Please note: There are apparently multiple musical entities known as "Mar" and they are quite different from one another. YouTube and Spotify have difficulty in separating them and so you will see them listed as one band. Not so.

This band may, or may not, be Christian. But the imagery is there in this song. Don't base your theology, or understanding of Jesus on this song. They mix objective truth and felt experience, including wrong felt experience. Nevertheless, this song often brings me to tears.


The ending of the lyrics of this song hearken to Revelation 3:20 where Jesus is standing at our metaphorical door and knocking. The end of the lyrics of this song say that sometimes the singer feels forgotten by Jesus and so he leaves Him out.

Another point of the song asks Jesus if he (the singer) kisses Him (Jesus) on the cheek (as in Judas' betrayal), will Jesus point out his mistakes. But it is the Satan, the Accuser (Satan is a title, meaning, among other things, Accuser), who stands and accuses. The Bible makes clear that when Satan accuses, followers of Jesus have Jesus Himself as our Advocate. Yet there are times when it feels like God Himself levels accusations at us, yet another lie from the Accuser, so that we distance ourselves from God.

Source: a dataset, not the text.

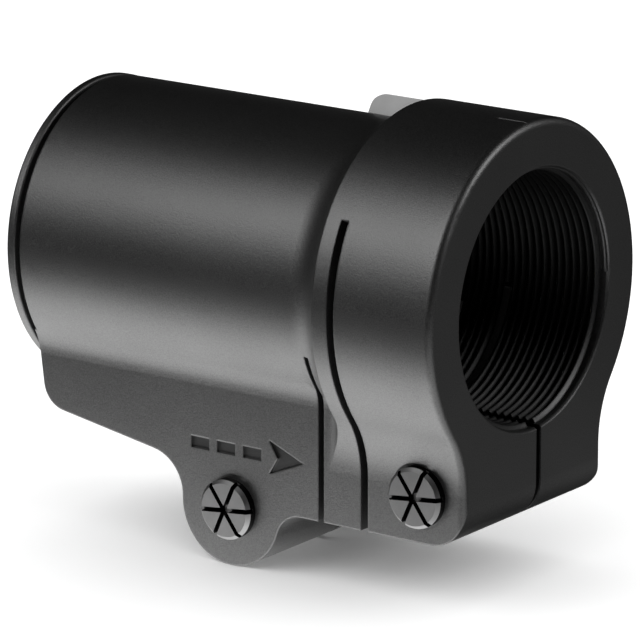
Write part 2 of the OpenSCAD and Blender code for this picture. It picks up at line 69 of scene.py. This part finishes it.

Yet what starts the song off is his recollection of Jesus at the side of his bed making him alive from the dead, but now he feels like he needs that miracle again. He feels forgotten by Jesus. Nevertheless he is aware that Jesus having raised him from the dead means he actually lives in freedom; it just doesn't feel that way right now for him. "Jesus, do you still know my name? Sometimes I feel forgotten. Do You leave me out? Have I failed again? Have I failed You?... Jesus, I still know Your name. Sometimes I fear I'm forgotten. Then I leave You out." The song closes there so it isn't a feel good song, but sometimes we find ourselves in a place that doesn't yet have a resolution.